Judaism provides a powerful process of mourning precisely because it has clearly defined rituals. In trying to give pastoral support to the bereaved I have learnt that initial reluctance to the keeping of rituals and restrictions, can give way to an acknowledgement that Jewish mourning practices can be most effective, if they are applied with great sensitivity. At the same time, they can lose their ability to confront death, when they are applied devoid of any dignity or awareness of the needs and state of the mourners, and others who may be affected by the loss.
References
Babylonian Talmud - Sanhedrin 46b
Babylonian Talmud - Avoda Zara 18a
Brayer, Menachem M. – The Spiritual Component, in “Understanding Bereavement and Grief” Ed. Norman Linzer, Yeshiva University Press (1977)
Rabinowicz, H. – A Guide to Life – Jewish laws and customs of mourning. Jewish Chronicle Publications (3rd Ed. 1982)
Katz, Leslie – Mourning rituals help Jews confront the grief of loss – Jewish Bulletin of Northern California, (August 11, 1995) http://www.jewishsf.com.com/bk950811/1loss.htm
Kay, Alan A. – A Jewish Book of Comfort. Jason Aronson Inc. 1993
Krant, Melvin J. – The Spiritual Component - in “Understanding Bereavement and Grief” Ed. Norman Linzer, YeshivaUniversity Press (1977)
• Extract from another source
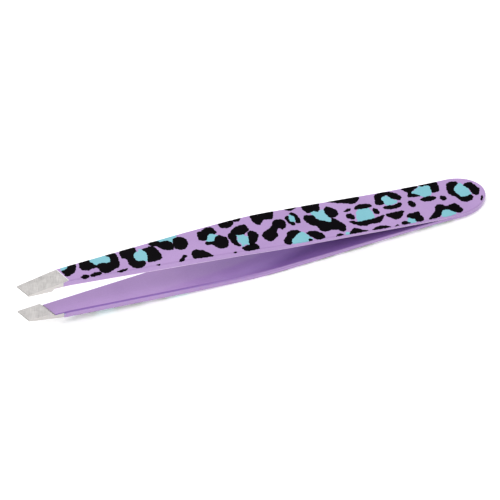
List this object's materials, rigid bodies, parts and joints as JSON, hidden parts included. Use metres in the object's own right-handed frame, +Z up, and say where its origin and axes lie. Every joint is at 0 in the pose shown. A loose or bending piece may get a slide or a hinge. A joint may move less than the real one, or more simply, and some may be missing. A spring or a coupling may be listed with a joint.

Lamm, Norman – the Jewish Way in Death and Mourning, Jonathan David Publishers, 1969
Neuberger, Julia – Dying Well – A guide to enabling a good death – Hochland & Hochland Ltd. 1999
Riskin, Rabbi Shlomo – Why we mourn our parents – Jewish News of Greater Pheonix – http://www.jewishaz.com/1997b/torah.shtml
Sonsion, Rifat & Dyme, Daniel – What happens after I die – UAHC Press 1990
Weiseltier, Leon – Kaddish, New York: Alfred A. Knopf, 1998
Weiss, Abner – Death and bereavement – A Halachic Guide. Ktav Publishing House Inc. 1991.